INTERACTION AND LOCOMOTION TECHNIQUES FOR THE EXPLORATION OF MASSIVE 3D POINT CLOUDS IN VR ENVIRONMENTS

F. Thiel, S. Discher, R. Richter, and J. Döllner F. Thiel et al.
  • Hasso Plattner Institute, Faculty of Digital Engineering, University of Potsdam, Germany

Keywords: Virtual reality, 3D point clouds, Real-time rendering, Locomotion, Interaction techniques

Abstract. Emerging virtual reality (VR) technology allows immersively exploring digital 3D content on standard consumer hardware. Using in-situ or remote sensing technology, such content can be automatically derived from real-world sites. External memory algorithms allow for the non-immersive exploration of the resulting 3D point clouds on a diverse set of devices with vastly different rendering capabilities. Applications for VR environments raise additional challenges for those algorithms as they are highly sensitive towards visual artifacts that are typical for point cloud depictions (i.e., overdraw and underdraw), while simultaneously requiring higher frame rates (i.e., around 90 fps instead of 30–60 fps).
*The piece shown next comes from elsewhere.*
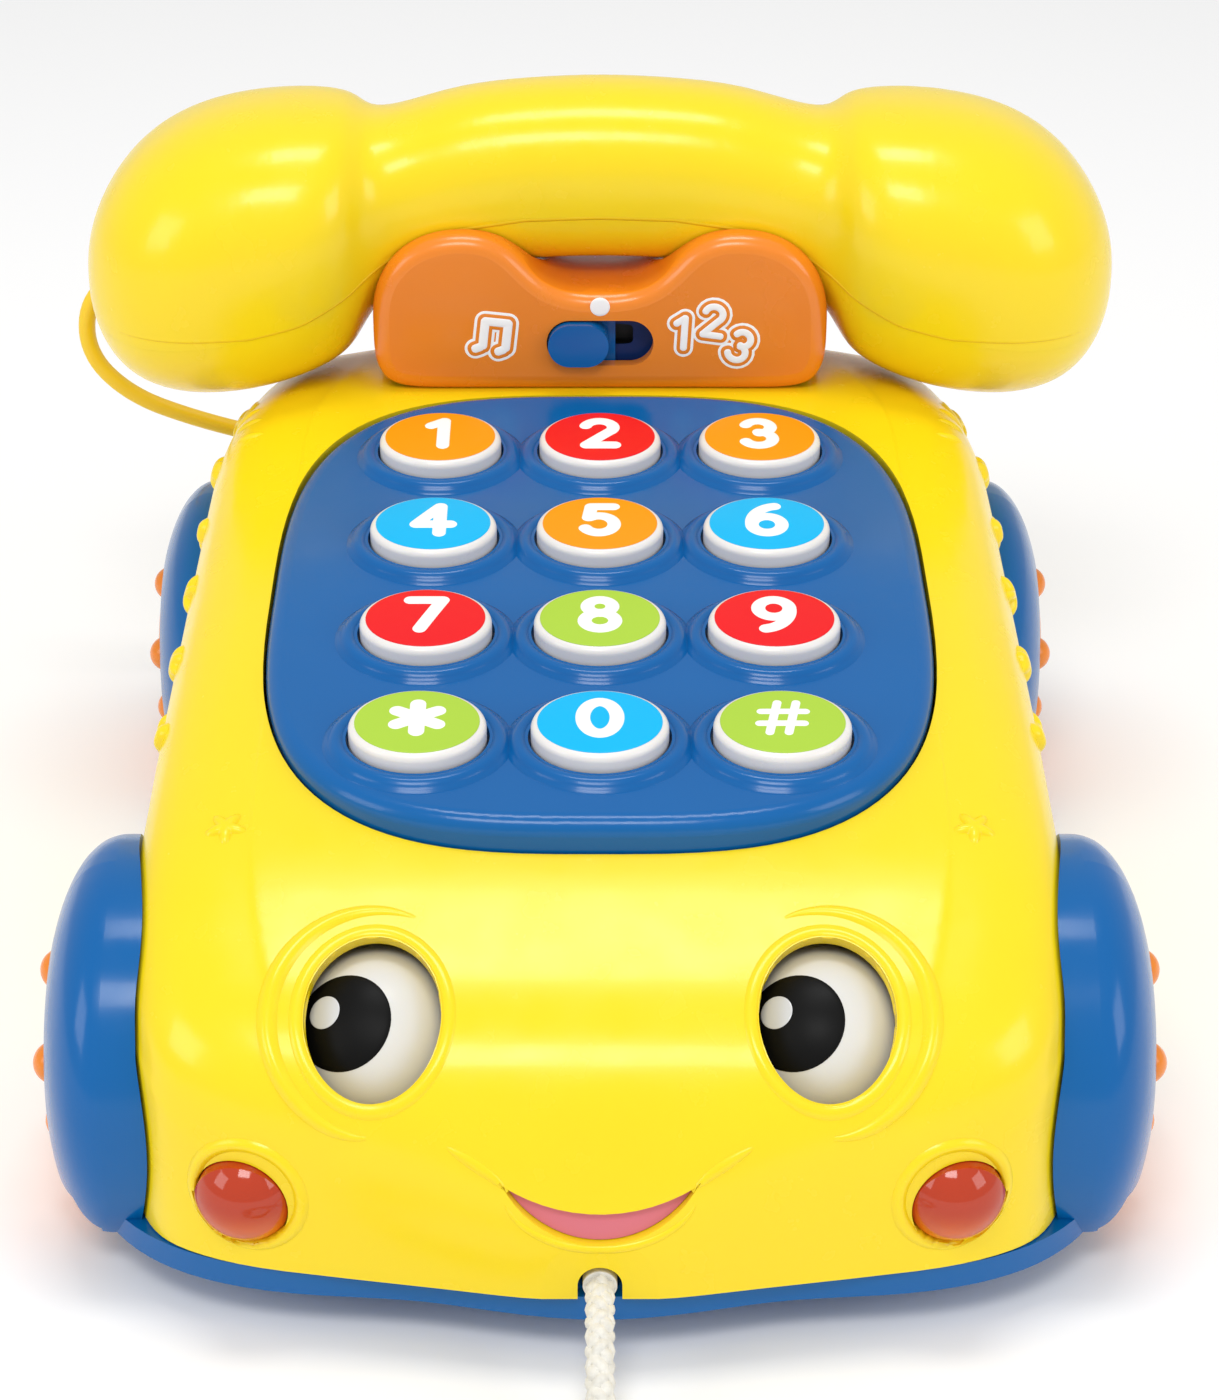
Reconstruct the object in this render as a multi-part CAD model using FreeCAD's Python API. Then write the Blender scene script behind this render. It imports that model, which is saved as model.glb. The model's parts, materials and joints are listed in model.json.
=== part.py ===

We present a rendering system for the immersive exploration and inspection of massive 3D point clouds on state-of-the-art VR devices. Based on a multi-pass rendering pipeline, we combine point-based and image-based rendering techniques to simultaneously improve the rendering performance and the visual quality. A set of interaction and locomotion techniques allows users to inspect a 3D point cloud in detail, for example by measuring distances and areas or by scaling and rotating visualized data sets. All rendering, interaction and locomotion techniques can be selected and configured dynamically, allowing to adapt the rendering system to different use cases. Tests on data sets with up to 2.6 billion points show the feasibility and scalability of our approach.